First, the security failure. The US government’s action is not a whimsical political move but a verdict on Nigeria’s inability to protect its citizens from persistent, bloody sectarian and communal violence. The endless cycle of attacks on religious communities, especially Christians, has gone largely unpunished. This failure stripped Nigerian diplomats of any moral credibility to argue against the sanction. No amount of rhetoric can obscure the fact that the state has failed to secure its people.
Second, the diplomatic failure. Despite months of warnings from Washington and advocacy groups, the Nigerian government’s response was marked by denial and inertia. Instead of strategic engagement, there was propaganda and political posturing. No credible delegation was sent to lobby key US institutions or clarify Nigeria’s position. The contrast with South Africa’s response to President Donald Trump’s claim of “white genocide” against farmers is telling. Pretoria immediately dispatched a delegation led by President Cyril Ramaphosa, including affected stakeholders, to manage the narrative and safeguard national interests. That timely and nuanced response defused tension.
Nigeria, on the other hand, did nothing of the sort. It failed to leverage its longstanding economic and security partnerships with Washington, failed to present a credible plan to address religious violence, and failed to prevent the CPC listing. The problem is not the absence of capable diplomats but the lack of political will and strategic coordination.
This vacuum is compounded by the absence of ambassadors in key capitals, leaving Nigeria without high-level representation to manage crises. Even worse, the government’s reported nomination of politically divisive figures to ambassadorial roles reinforces the perception that diplomacy has become a reward for loyalty, not competence.
The case of Reno Omokri illustrates this contradiction. Once a leading voice for persecuted Christians and founder of the #FreeLeahSharibu movement, Omokri was celebrated globally for his activism. Yet, upon being linked to the current administration, his focus shifted to defending the government and dismissing the same human rights abuses he once condemned. This reversal damages Nigeria’s credibility and reflects the inconsistency now embedded in its foreign policy machinery.
Similarly, the reported nominations of Femi Fani-Kayode, Okezie Ikpeazu, and Ifeanyi Ugwuanyi demonstrate that political loyalty outweighs diplomatic suitability. Fani-Kayode, for instance, is a figure whose record is marred by inflammatory rhetoric, frequent party defection, and legal controversies. Diplomacy demands tact, restraint, and credibility — qualities incompatible with such a profile. These appointments send the wrong message to the world: that Nigeria values politics over professionalism.
The contrast with previous generations could not be starker. The diplomats of the 1970s spoke for a nation united around a clear moral and political mission. Those who followed maintained technical excellence despite domestic turmoil.

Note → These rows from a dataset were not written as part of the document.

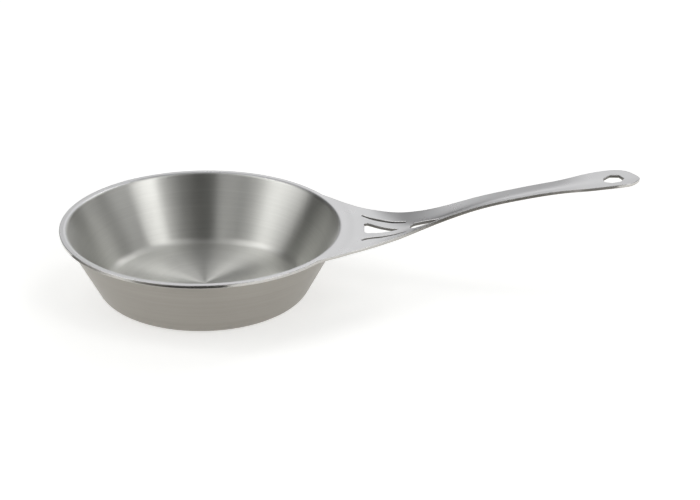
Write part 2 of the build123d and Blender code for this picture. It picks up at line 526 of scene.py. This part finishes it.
def bend_piece(materials):
    """Rounded bend between the floor and the side."""
    return lathe("lower_bend", [
        (bend(bend_centre, base_bend_inside, -pi / 2, wall_angle, -1), INSIDE),
        (straight(foot_inner, foot_outer, along_wall), OUTSIDE),
        (bend(bend_centre, base_bend_outside, -pi / 2, wall_angle, 1)[::-1], OUTSIDE),
        (straight((floor_radius, 0), (floor_radius, sheet), (-1, 0)), OUTSIDE),
    ], materials)


def wall_piece(materials):
    """Conical side."""
    return lathe("conical_side", [
        (straight(foot_inner, head_inner, wall_normal, wall_steps), INSIDE),
        (straight(head_inner, head_outer, along_wall), OUTSIDE),
        (straight(head_outer, foot_outer, (-wall_normal[0], -wall_normal[1]), wall_steps), OUTSIDE),
        (straight(foot_outer, foot_inner, (-along_wall[0], -along_wall[1])), OUTSIDE),
    ], materials)


# The rim and handle sheet

lip_turns = [wall_angle * step / bend_steps for step in range(bend_steps, -1, -1)]
lip_rings = [ring(lip_radius - lip_bend_top * sin(turn)) for turn in lip_turns]
divisions = (root_end, neck_end, grip_end)


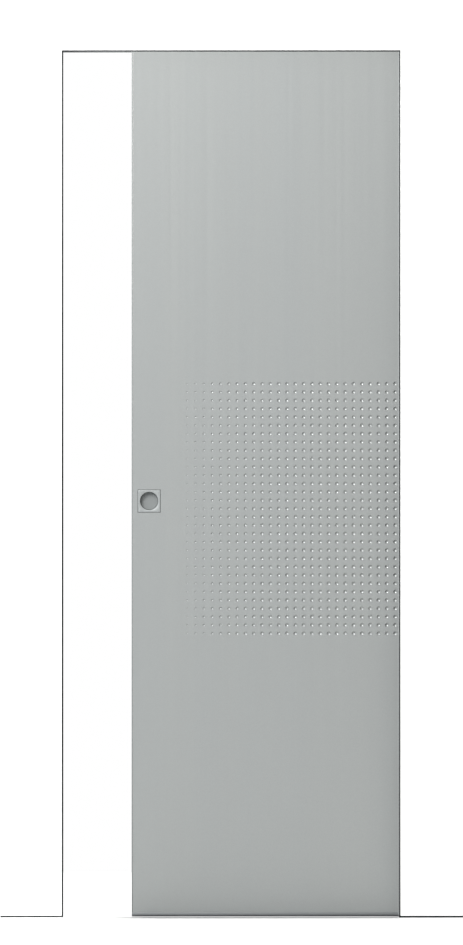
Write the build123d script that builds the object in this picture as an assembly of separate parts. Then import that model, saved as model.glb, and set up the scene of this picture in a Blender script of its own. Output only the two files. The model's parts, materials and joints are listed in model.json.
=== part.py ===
from build123d import *
import os

# A pocket door in a short piece of stud wall. Millimetres. X runs along the wall towards the
# pocket, Y runs from the front of the wall to its back, Z is up. The leaf is modelled partly open.

# Doorway and wall
opening_width = 808.0
opening_height = 2080.0
rest_opening = 165.0
side_wall_width = 150.0
head_wall_height = 130.0
cassette_depth = 100.0
board_thickness = 12.5
trim = 3.0

# Timber and steel of the wall
stud_width = 45.0
sole_plate_height = 40.0
strip_thickness = 4.0
end_post_depth = 60.0
end_post_sheet = 2.0
end_post_lip = 14.0
cable_slot_width = 30.0
cable_slot_height = 90.0
cable_slot_count = 3

# Leaf
leaf_thickness = 40.0
facing_thickness = 8.0
edge_strip = 3.0
closing_insert = 3.0
mouth_overlap = 29.0
head_insert = 15.0
floor_gap = 5.0
bottom_rail_height = 6.0

# Groove in the closing jamb, with its seal
groove_depth = 8.0
groove_clearance = 6.0
seal_width = 20.0
seal_gap = 0.3

# Pocket
pocket_clearance = 10.0
pocket_sheet = 2.0
rib_count = 7
rib_crown = 60.0
mouth_post_width = 25.0
mouth_post_wall = 2.0
buffer_space = 12.0
buffer_radius = 16.0
buffer_gap = 0.6

# Brushes
brush_gap = 0.4
brush_reach = 2.4
head_brush_height = 6.0
head_upstand = 22.0
upstand_sheet = 2.0

# Track and running gear
track_width = 40.0
track_height = 33.0
track_wall = 3.0
track_slot = 14.0
hanger_rise = 13.0
wheel_radius = 11.0
wheel_width = 7.0
wheel_side_gap = 1.0
wheel_lift = 0.3
axle_radius = 2.5
axle_play = 0.1
axle_spacing = 44.0
carriage_length = 64.0
carriage_half_width = 7.5
carriage_lift = 1.5
carriage_height = 18.0
neck_radius = 5.0
nut_radius = 8.0
nut_height = 5.0
hanger_length = 100.0
hanger_width = 32.0
hanger_plate = 4.0
hanger_inset = 120.0
stop_length = 40.0
stop_height = 20.0
stop_nose_length = 8.0
stop_nose_radius = 7.0
stop_gap = 0.5
stop_side_gap = 0.5

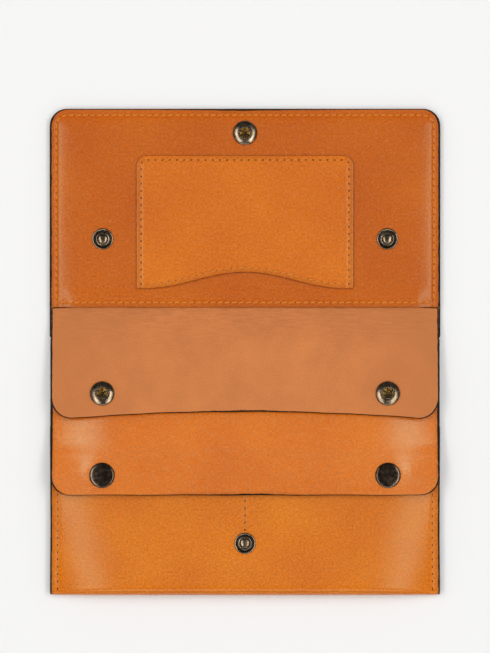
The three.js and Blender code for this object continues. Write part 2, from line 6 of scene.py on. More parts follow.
import bpy
import numpy as np
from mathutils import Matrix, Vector


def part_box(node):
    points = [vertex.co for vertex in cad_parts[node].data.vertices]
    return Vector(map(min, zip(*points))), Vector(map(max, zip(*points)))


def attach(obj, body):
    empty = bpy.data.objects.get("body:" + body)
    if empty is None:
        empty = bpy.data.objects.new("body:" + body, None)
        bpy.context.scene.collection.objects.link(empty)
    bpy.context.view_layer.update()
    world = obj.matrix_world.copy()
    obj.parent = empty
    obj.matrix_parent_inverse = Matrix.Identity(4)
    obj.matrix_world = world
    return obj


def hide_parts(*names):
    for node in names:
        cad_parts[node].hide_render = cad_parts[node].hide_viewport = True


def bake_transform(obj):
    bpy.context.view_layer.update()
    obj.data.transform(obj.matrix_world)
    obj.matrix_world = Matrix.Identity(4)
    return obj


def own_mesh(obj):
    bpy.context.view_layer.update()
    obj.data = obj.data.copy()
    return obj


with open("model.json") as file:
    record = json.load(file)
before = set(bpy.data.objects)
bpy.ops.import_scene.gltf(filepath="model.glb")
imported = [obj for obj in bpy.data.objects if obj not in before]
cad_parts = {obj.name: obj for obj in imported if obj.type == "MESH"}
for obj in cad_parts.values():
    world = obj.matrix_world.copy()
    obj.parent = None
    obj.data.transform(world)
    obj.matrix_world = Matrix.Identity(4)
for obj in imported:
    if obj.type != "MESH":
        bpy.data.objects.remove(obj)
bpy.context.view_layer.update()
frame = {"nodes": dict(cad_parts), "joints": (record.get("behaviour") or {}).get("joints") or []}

MM = 0.001
TEXTURE_UNIT = 10.0  # a texture coordinate of 1 is one centimetre of leather


# ---------------------------------------------------------------- places from the frame


def box_mm(node):
    low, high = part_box(node)
    return np.array(low) / MM, np.array(high) / MM


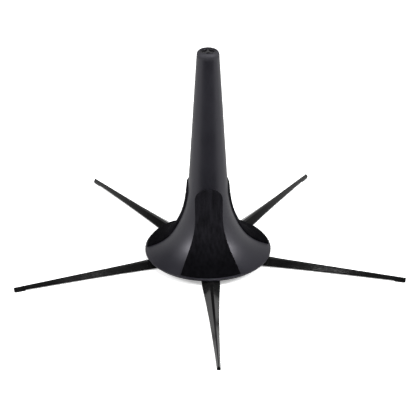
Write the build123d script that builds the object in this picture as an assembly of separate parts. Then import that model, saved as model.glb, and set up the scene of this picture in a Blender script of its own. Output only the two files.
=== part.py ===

Today, Nigeria faces the worst of both worlds — a failing security state and a diplomatic corps undermined by political patronage.
The CPC designation is not just an American rebuke; it is a mirror reflecting Nigeria’s deep institutional decay. Reversing this decline will require more than damage control. Nigeria must first rebuild the authority of the state to protect its citizens, restore competence to its foreign policy machinery, and appoint diplomats who embody integrity, intellect, and restraint.
Until then, Abuja’s statements will continue to ring hollow, and the world will continue to treat Nigeria not as a leader, but as a nation adrift — one that has traded moral authority for political expediency.
Nwanze is a partner at SBM Intelligence.